(Challenge):
Copy the data exactly from the line that contains "attach(made, body)" through the line that contains "return made", keeping both end lines and leaving out everything else.
####################
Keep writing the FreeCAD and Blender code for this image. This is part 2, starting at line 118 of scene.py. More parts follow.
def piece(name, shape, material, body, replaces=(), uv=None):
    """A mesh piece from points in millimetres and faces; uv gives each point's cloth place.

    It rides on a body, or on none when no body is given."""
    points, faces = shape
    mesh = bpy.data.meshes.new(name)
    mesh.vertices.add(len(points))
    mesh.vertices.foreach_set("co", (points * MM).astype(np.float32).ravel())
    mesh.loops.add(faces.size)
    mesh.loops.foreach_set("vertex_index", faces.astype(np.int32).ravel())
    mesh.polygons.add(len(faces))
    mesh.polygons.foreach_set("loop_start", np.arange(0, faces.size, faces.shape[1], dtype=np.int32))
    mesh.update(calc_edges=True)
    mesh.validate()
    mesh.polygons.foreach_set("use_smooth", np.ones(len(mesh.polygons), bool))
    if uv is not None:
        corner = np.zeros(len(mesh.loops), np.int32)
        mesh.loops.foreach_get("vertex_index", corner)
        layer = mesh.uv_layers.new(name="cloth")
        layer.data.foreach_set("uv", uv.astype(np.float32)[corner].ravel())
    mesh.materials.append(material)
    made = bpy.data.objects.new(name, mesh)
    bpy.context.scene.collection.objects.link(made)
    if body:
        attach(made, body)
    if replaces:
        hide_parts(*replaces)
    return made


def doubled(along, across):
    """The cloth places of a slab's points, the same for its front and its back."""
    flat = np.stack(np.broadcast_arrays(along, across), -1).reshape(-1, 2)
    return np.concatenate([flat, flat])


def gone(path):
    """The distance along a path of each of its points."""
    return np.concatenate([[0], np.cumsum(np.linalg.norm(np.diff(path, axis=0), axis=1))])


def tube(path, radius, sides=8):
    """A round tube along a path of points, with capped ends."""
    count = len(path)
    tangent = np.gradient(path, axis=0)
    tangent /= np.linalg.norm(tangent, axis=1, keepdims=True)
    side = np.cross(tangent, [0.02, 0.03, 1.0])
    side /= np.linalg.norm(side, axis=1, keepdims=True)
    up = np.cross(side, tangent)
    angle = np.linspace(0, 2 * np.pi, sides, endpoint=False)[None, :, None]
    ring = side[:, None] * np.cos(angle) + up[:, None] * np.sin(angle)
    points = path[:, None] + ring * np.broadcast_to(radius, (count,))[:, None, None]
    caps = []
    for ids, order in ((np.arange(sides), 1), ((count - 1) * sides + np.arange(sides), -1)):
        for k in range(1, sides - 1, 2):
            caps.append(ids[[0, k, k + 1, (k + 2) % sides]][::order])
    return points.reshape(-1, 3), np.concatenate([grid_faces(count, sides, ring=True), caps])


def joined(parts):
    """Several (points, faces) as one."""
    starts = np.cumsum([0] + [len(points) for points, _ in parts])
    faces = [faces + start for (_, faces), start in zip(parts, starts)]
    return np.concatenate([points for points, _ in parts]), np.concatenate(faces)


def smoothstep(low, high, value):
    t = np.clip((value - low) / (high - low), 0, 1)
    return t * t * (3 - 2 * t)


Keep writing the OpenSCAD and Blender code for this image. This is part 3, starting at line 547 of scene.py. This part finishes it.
####################
(Written solution):
        attach(made, body)
    if replaces:
        hide_parts(*replaces)
    return made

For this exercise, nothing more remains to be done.